Sharding is a method of database partitioning whereby computational and storage workloads can be spread across a network so each node does not have to process the entire network’s load, but only that related to its ‘shard.’ Writing for this publication in 2017, as Buterin introduced the idea to a wider audience, Neeraj Murarka, CTO at Bluzelle, argued that ‘if properly executed, it [would] enable Ethereum to scale well past the size limits it is facing now.’

Buterin noted Zilliqa, a company which touts itself as the ‘next generation, high throughput blockchain platform’, as a partial sharding solution which has gone live. Industry watchers may recognise Zilliqa best from its role in PepsiCo and Mindshare’s programmatic advertising trial earlier this year. The test saw smart contracts deployed via Zilliqa’s blockchain, reconciling impressions from different data sources, along with payments, in almost real-time.

Zilliqa can be placed as a company which is among advocates for the third wave of blockchain technologies. Naturally, many stakeholders claim semantic success so buyer beware, yet movement is taking place to provide greater transaction speed and lower latency. Speaking to this publication in May, Douglas Horn, architect at Telos, noted how at the time of writing Telos could handle 12 million transactions across 24 hours. Ethereum, by contrast, is at nearer 1.3 million.

Depending on who you read, Buterin has in the past promised Ethereum could hit 100,000 transactions per second (March) or a million (June 2018). For now, Buterin noted that until fully sharded blockchains were seen in live operation, a major hurdle remained.

“Further progress at this point is incremental,” he wrote. “Fundamentally, we already have a number of techniques that allow groups of validators to securely come to consensus on much more data than an individual validator can process, as well as techniques [which] allow clients to indirectly verify the full validity and availability of blocks even under 51% attack conditions.
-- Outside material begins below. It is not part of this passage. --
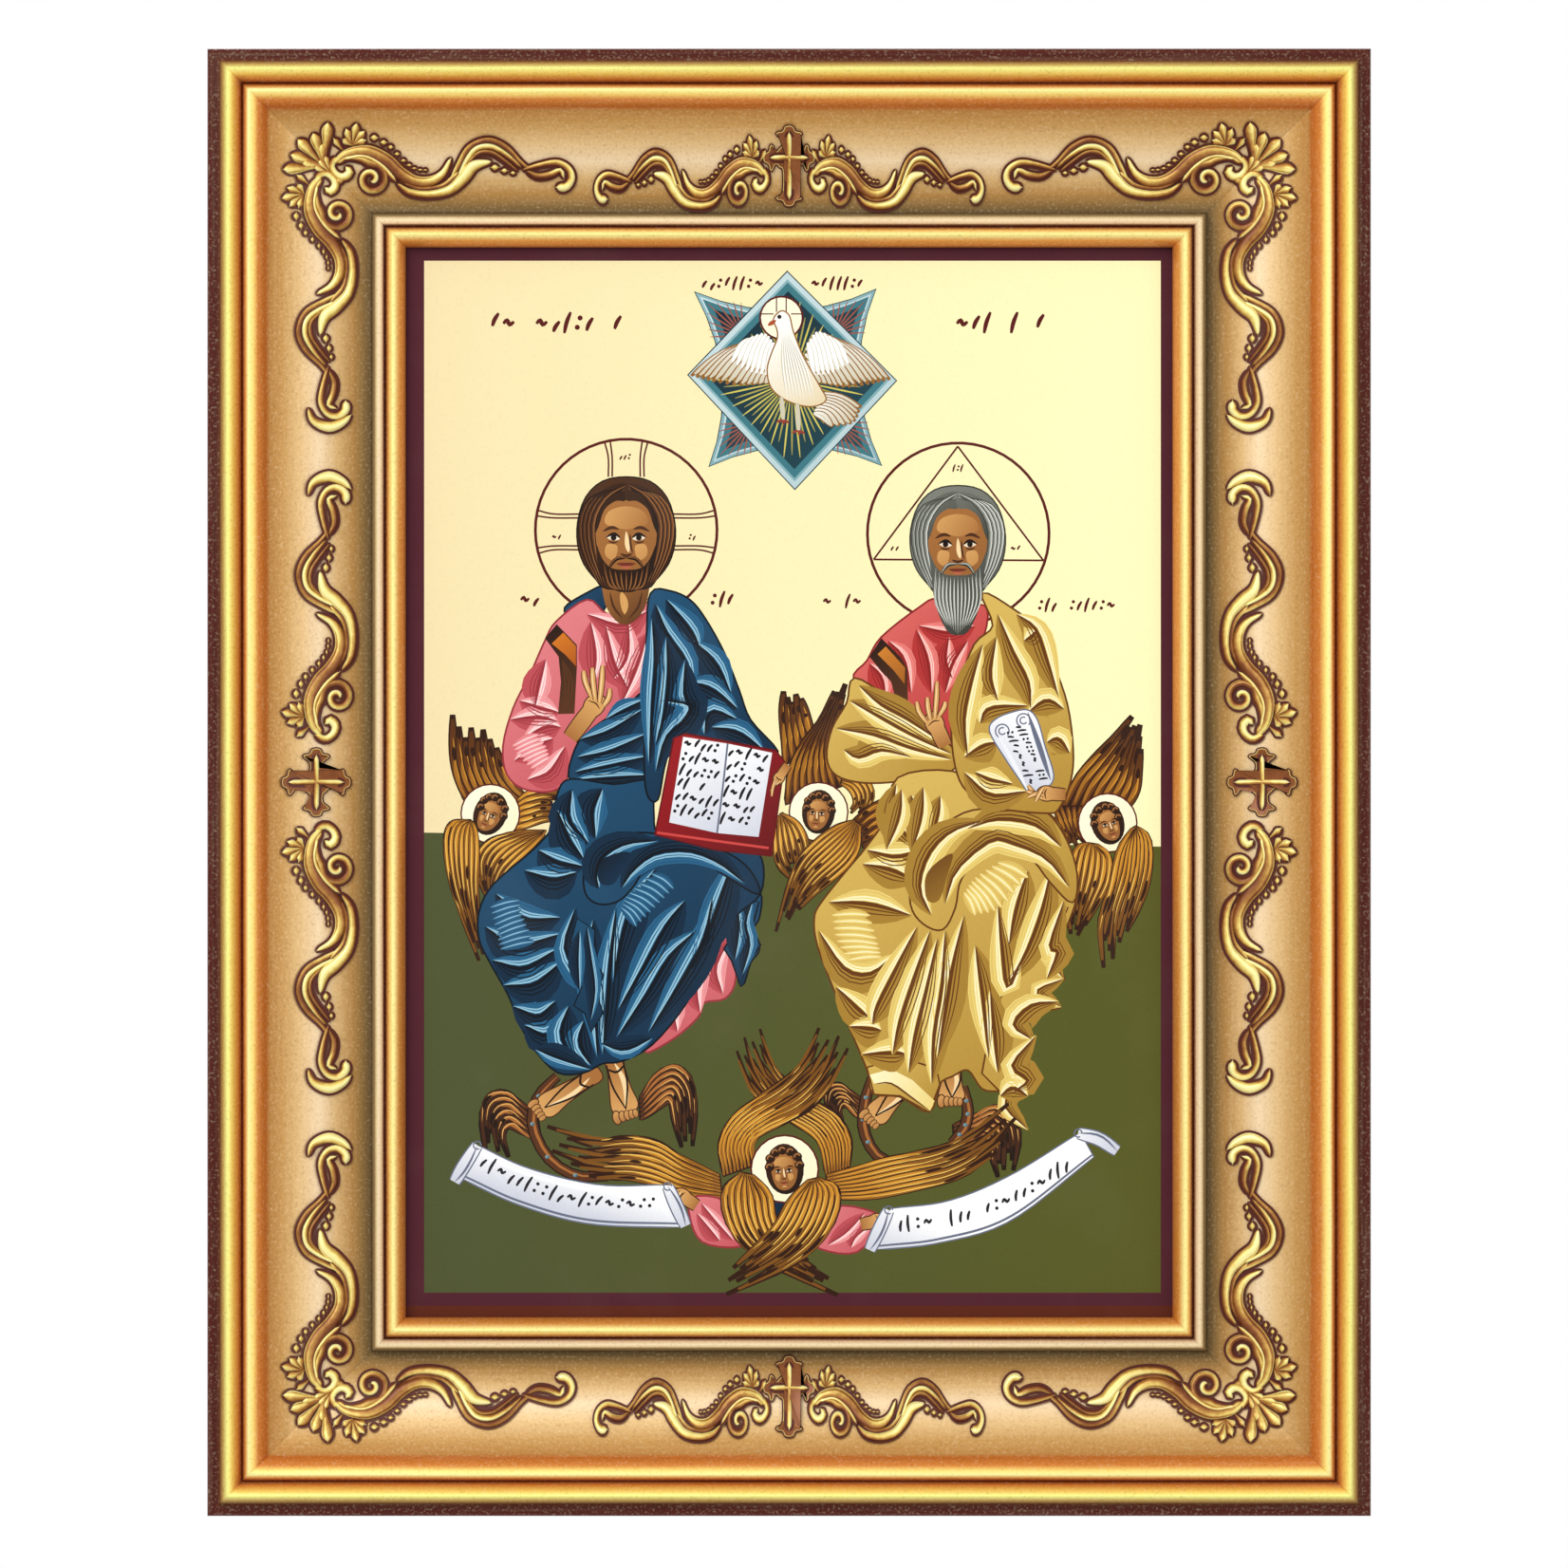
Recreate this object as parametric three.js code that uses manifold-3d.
// A small framed icon for a wall: four mitred gilt rails with applied scroll ornaments,
// a painted icon panel and its backing board in the rebate, and a sawtooth hanger behind.
// Millimetres, +Z up, the picture faces -Y, and the origin is the middle of the hanger's back face.
import * as THREE from "three";
import { mergeVertices } from "three/addons/utils/BufferGeometryUtils.js";
import Module from "manifold-3d";

const wasm = await Module();
wasm.setup();

// Outside of the frame, and its height above the hanger
const FRAME_WIDTH = 240;
const FRAME_HEIGHT = 302.7;
const HANGER_BELOW_TOP = 17.7;

// Rail section, member by member, going outwards from the sight edge
const SIGHT_BEAD_WIDTH = 4.2;
const FILLET_WIDTH = 2.0;
const COVE_STEP_WIDTH = 1.0;
const COVE_WIDTH = 21.3;
const INNER_BEAD_WIDTH = 5.0;
const OUTER_BEAD_WIDTH = 4.7;
const EDGE_WIDTH = 2.5;

// Heights of the section above the back of the rails
const LIP_HEIGHT = 9.6;
const SIGHT_EDGE_HEIGHT = 11.2;
const SIGHT_BEAD_HEIGHT = 14.5;
const SIGHT_QUIRK_HEIGHT = 12.6;
const FILLET_HEIGHT = 13.8;
const COVE_LOW_HEIGHT = 9.8;
const COVE_HIGH_HEIGHT = 16.2;
const COVE_HOLLOW = 3.6;
const INNER_BEAD_HEIGHT = 19.4;
const QUIRK_HEIGHT = 17.9;
const OUTER_BEAD_HEIGHT = 22;
const EDGE_TOP_HEIGHT = 18.6;
const EDGE_ROUNDING = 0.7;

// Rebate and what lies in it
const REBATE_WIDTH = 5;
const PANEL_THICKNESS = 5;
const BACKING_THICKNESS = 3;
const PANEL_CLEARANCE = 0.5;
const GAP = 0.3;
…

“But the challenges that do remain are challenges that cannot be solved by just thinking about them; only developing the system and seeing Ethereum 2.0 or some similar chain running live will suffice.”
Cohen disputed Buterin’s analysis by arguing that sharding was not the only option available. “Of course it isn’t the only option,” he wrote. “Payment channel networks are much more appealing in many ways and are becoming a real thing. This is a common take mostly because, to put it bluntly, a lot more people (think they) understand sharing than payment channels, and people like to think they’re smart so they advocate for solutions they understand.”

Following this up, Cohen argued sharding promised a ‘very small improvement’ in scaling in exchange for a ‘fundamental weakening’ of the system’s security. A further claim that sharding in Ethereum would ‘degenerate’ by minimising economies of scale – “only a few servers which download everything and make all the blocks and everything else a partial node” – was rebuffed by Buterin.

The best-known payment channel network is the Lightning Network. The network adds an extra layer to Bitcoin’s blockchain which enables users to create payment channels between two parties across that layer. As a 101 primer from CoinTelegraph puts it, it can be seen as similar to a speed-dial function on a smartphone.
Yet there is a twist. In September, decentralised advertising platform AdEx Network posted triumphantly on Hacker Noon about how it had built the largest payment channel network – on Ethereum. The company noted it ‘quickly realised’ the need for such a solution with regards to digital advertising, and found more than nine million impressions had been recorded in two months.
Ultimately, there may be more than one way to skin a cat when it comes to blockchain scalability, but more attention will certainly be invested in solving the problem in 2020. Gartner’s 2019 blockchain hype cycle cautioned that blockchain will not become fully scalable technically and operationally ‘until at least 2028.’

You can read Buterin’s full blog post here and Cohen’s full criticism here.

Postscript: Cohen’s fourth tweet in the thread, and referenced in paragraph 11 of this piece, incorrectly references ‘the truth about payment channels’. Cohen noted afterwards that he meant to write ‘the truth about sharding’. The correction has been made for this piece.